The Dalleys’ Soi Dogs programme started with a malnourished, ill-treated canine. In 1996, the then-newlyweds became close to a stray roaming their Phuket hotel grounds. Then it disappeared.

“We found out that hotel security had come along and beaten the dog to death,” said Mr Dalley. “From there, we started paying more attention to the street dogs when we visited the island. It was clearly a problem that was getting bigger and bigger, and nobody was doing anything about it – other than randomly poisoning or killing dogs.”

When the couple eventually took early retirement and moved to Thailand seven years later, they met Ms Homburg – a Dutch expatriate and fellow animal-lover who was already taking sick dogs to the vets to be treated, vaccinated and sterilised.

“I could see exactly what she was trying to do,” said Mr Dalley. “To me that made sense – to sterilise dogs was the logical way to move forward in a country where, officially, euthanasia  is not allowed because of Buddhist beliefs. So that’s how it started.”

But their small project was almost halted when two disasters hit in December 2004. Just before Christmas, Gill picked up a bacterial infection when rescuing a dog from a flooded water buffalo field, which descended into septicemia. She escaped with her life, but without her legs.

Days later, the Boxing Day tsunami hit – killing 8,000 people in Thailand, including Gill’s closest friend in Phuket.

“Gill could have turned around and said, no more, I’m done. But there was no way she was doing that,” said Mr Dalley. Instead the foundation – which was the only animal welfare organisation in the area – received a major grant as aid flooded in to help Thailand recover. The money helped them rapidly expand operations.

“Over the next three or four months, Gill put her recovery and getting prosthetic legs on hold to help manage Soi Dogs and the mobile clinics,” said Mr Dalley of his wife, who later died from cancer in 2017. “The tsunami did actually put us on the map … and it just grew and grew from there.”

Rabies still kills close to 60,000 people a year
Rabies still kills close to 60,000 people a year - Sarah Newey/Sarah Newey

Soi Dogs’ remit has also expanded. As well as the Phuket hospital, the foundation operates an international adoption scheme, and Mr Dalley, unusually for a foreigner, was heavily involved in drafting Thailand’s first animal cruelty prevention legislation in 2014. But population and disease control remains a priority.

Today, Soi Dogs operates 16 mobile clinics across Greater Bangkok and southern Thailand, including Phuket – where the organisation’s efforts have contributed to a 90 per cent fall in free-roaming dogs, from around 70,000 two decades ago, to 6,000 today.

Meanwhile, a recent study in Animals journal found the CNVR programme reduced the stray population of Greater Bangkok by 24.7 per cent over five years.
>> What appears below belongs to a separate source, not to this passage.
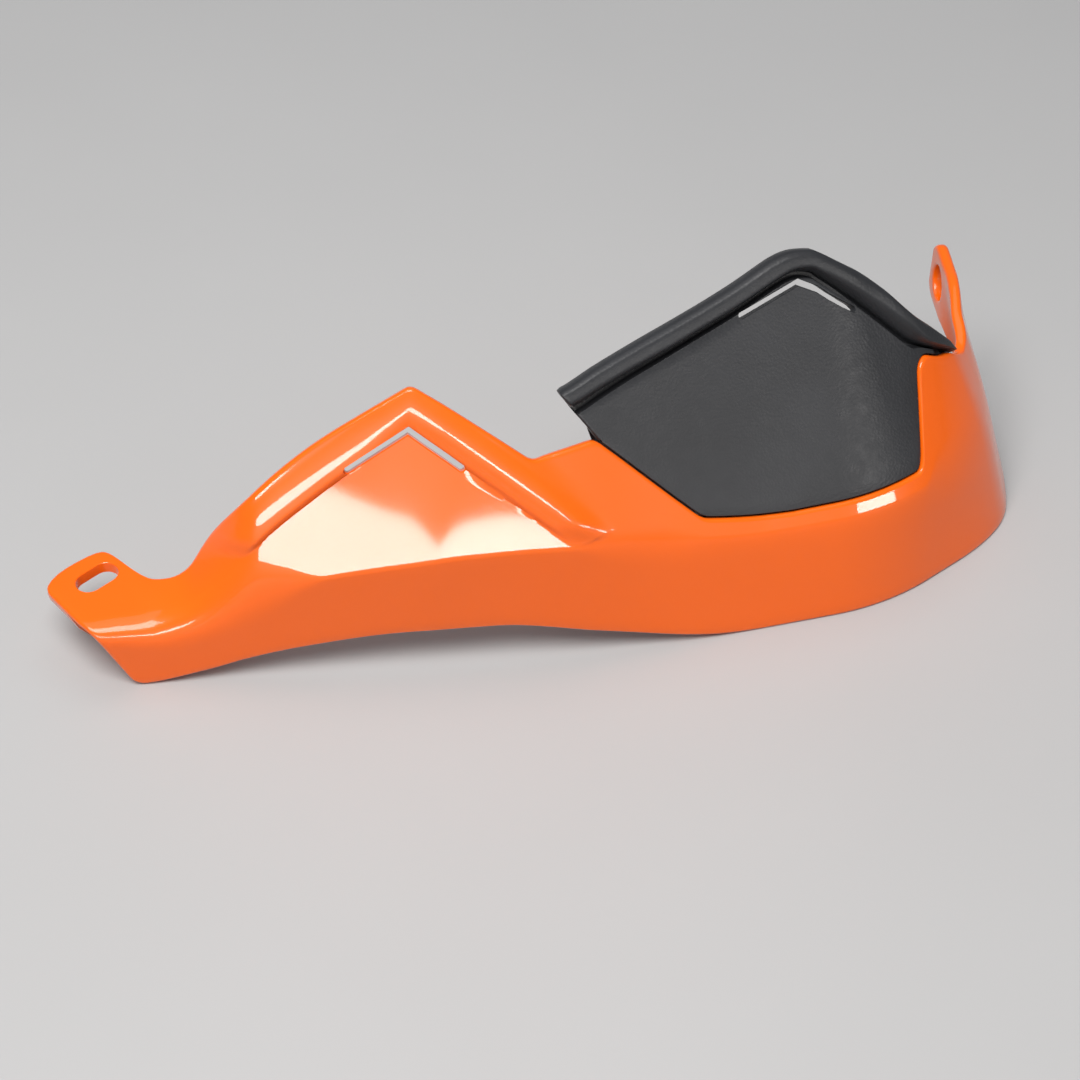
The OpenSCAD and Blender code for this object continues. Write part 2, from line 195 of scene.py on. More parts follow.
# How far the crease is softened on each side
SOFT = [(0, 7), (10, 8), (S_WING, 10), (46, 13), (60, 7.5), (74, 1.2), (150, 1.2), (164, 6), (S_CORNER, 8),
        (S_TURN, 12), (S_SIDE, 9), (S_EAR, 2), (S_END, 1.2)]
# The most of a face that the softening takes, and of the wall that one edge's rounding takes
SOFT_SHARE, ROUND_SHARE = 0.4, 0.42
TAB_CORNER, EAR_CORNER = 4.7, 6.5


def corner_cut(x, r):
    """How much an outline with a corner of radius r draws back at x from its end."""
    return r - math.sqrt(max(0.0, r * r - (r - x) ** 2)) if x < r else 0.0


def low_lift(s):
    return corner_cut(s, TAB_CORNER) + corner_cut(S_END - s, EAR_CORNER)


def edge_h(s):
    return rounded(EDGE, s, linear(EDGE_ROUND, s)) - low_lift(s)


def vec(*v):
    return np.array(v, float)


# Length over which the oblique inner end's rake fades
RAKE_RUN = 45


class Station:
    """Directions and anchor points of the shell at a station."""

    def __init__(self, s):
        a = math.radians(heading(s))
        t = math.radians(eased(LEAN_T, s))
        k = a + math.radians(eased(SKEW_T, s))
        x, y = plan(s)
        self.out = vec(math.sin(a), -math.cos(a), 0)
        self.face = self.out * math.cos(t) + vec(0, 0, math.sin(t))
        self.up = -vec(math.sin(k), -math.cos(k), 0) * math.sin(t) + vec(0, 0, math.cos(t))
        self.crease = vec(x, y, smooth(CREASE, s))
        rake = END_RAKE * min(1, max(0, 1 - s / RAKE_RUN))
        self.low = vec(x + rake, y, smooth(LOW_EDGE, s)) + self.out * smooth(SKIRT, s)
        self.mitre = (self.face + self.out) / (1 + self.face @ self.out)

    def upper(self, h, d):
        """A point h up the upper face from the crease, and d out of it."""
        h, d = np.asarray(h, float)[..., None], np.asarray(d, float)[..., None]
        return self.crease + self.up * h + self.face * d

    def lower(self, u, d):
        """A point u up the lower face from its lower edge, and d out of it."""
        k = (np.asarray(u, float) / self.face_len())[..., None]
        d = np.asarray(d, float)[..., None]
        return mix(self.low, self.crease, k) + mix(self.out, self.mitre, k) * d

    def face_len(self):
        return np.linalg.norm(self.crease - self.low)


# Recessed panel of the wing: corners [station, slope length], the lower two below the crease
RECESS = [(46.5, 14), (90, -8), (S_LIP + 3.5, -8), (S_PEAK - 1, WING_H - BAND_W)]
RECESS_SLOPE = 2.4
# Lengths over which the band fades: below the recess's lower left side, at the crease, and at its two ends
LOW_FADE, CREASE_FADE, END_FADE, START_FADE = 6, 9, 9, 14
# What the band's slope takes off its width, and the share of its crown that lies below the band's height
BAND_SLOPE, CROWN_DROP = 1.5, 0.6
# The rim band runs on past the notch and ends along this line
BAND_END = [(S_LIP - 1, 5), (S_NOTCH, 28.8)]
# How much the band's face is crowned
CROWN = [(0, 0.25), (88, 0.25), (112, 0.8), (S_END, 0.8)]


def beside(s, h, a, b):
    """How far a point lies to the left of the line from a to b."""
    dx, dy = b[0] - a[0], b[1] - a[1]
    return (dx * (h - a[1]) - dy * (s - a[0])) / math.hypot(dx, dy)


def inside_recess(s, h):
    """How far a point lies inside three sides of the recess. relief() fades the band at the fourth."""
    return np.min([beside(s, h, RECESS[i], RECESS[(i + 1) % 4]) for i in (1, 2, 3)], axis=0)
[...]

There was also a 5.7 per cent drop in monthly rabies cases, and a survey with locals showed that attitudes towards dogs improved by 39 per cent annually.

Soi Dogs hopes their model could be exported to more regions, especially in northern Thailand, as the country pushes to wipe out rabies by the end of the decade. In the first half of 2023, 160 infections were detected in animals in the north, while four people died.

Soi Dogs hopes their appraoch could be a model for the rest of Thailand and southeast Asia to wipe out rabies
Soi Dogs hopes their approach could be a model for the rest of Thailand and southeast Asia to wipe out rabies - Sarah Newey

“CNVR has always been the main focus, [because] I strongly believe if you’re going to solve the problem of stray dogs you have to get to the underlying cause,” said Mr Dalley, speaking to the Telegraph from Yorkshire, having recently returned to the UK for health reasons.

“The underlying cause is simply too many dogs on the streets that are not sterilised,” he added. “When I first moved to Thailand, you would see manged, hairless, skeletal dogs just about surviving on every street corner. It was not a pretty site, there was an awful lot of suffering going on, as well as disease.

“But we’ve come a long way – and I really do believe that we can eradicate rabies and we can eradicate the stray dog problem in Thailand, with the right support.”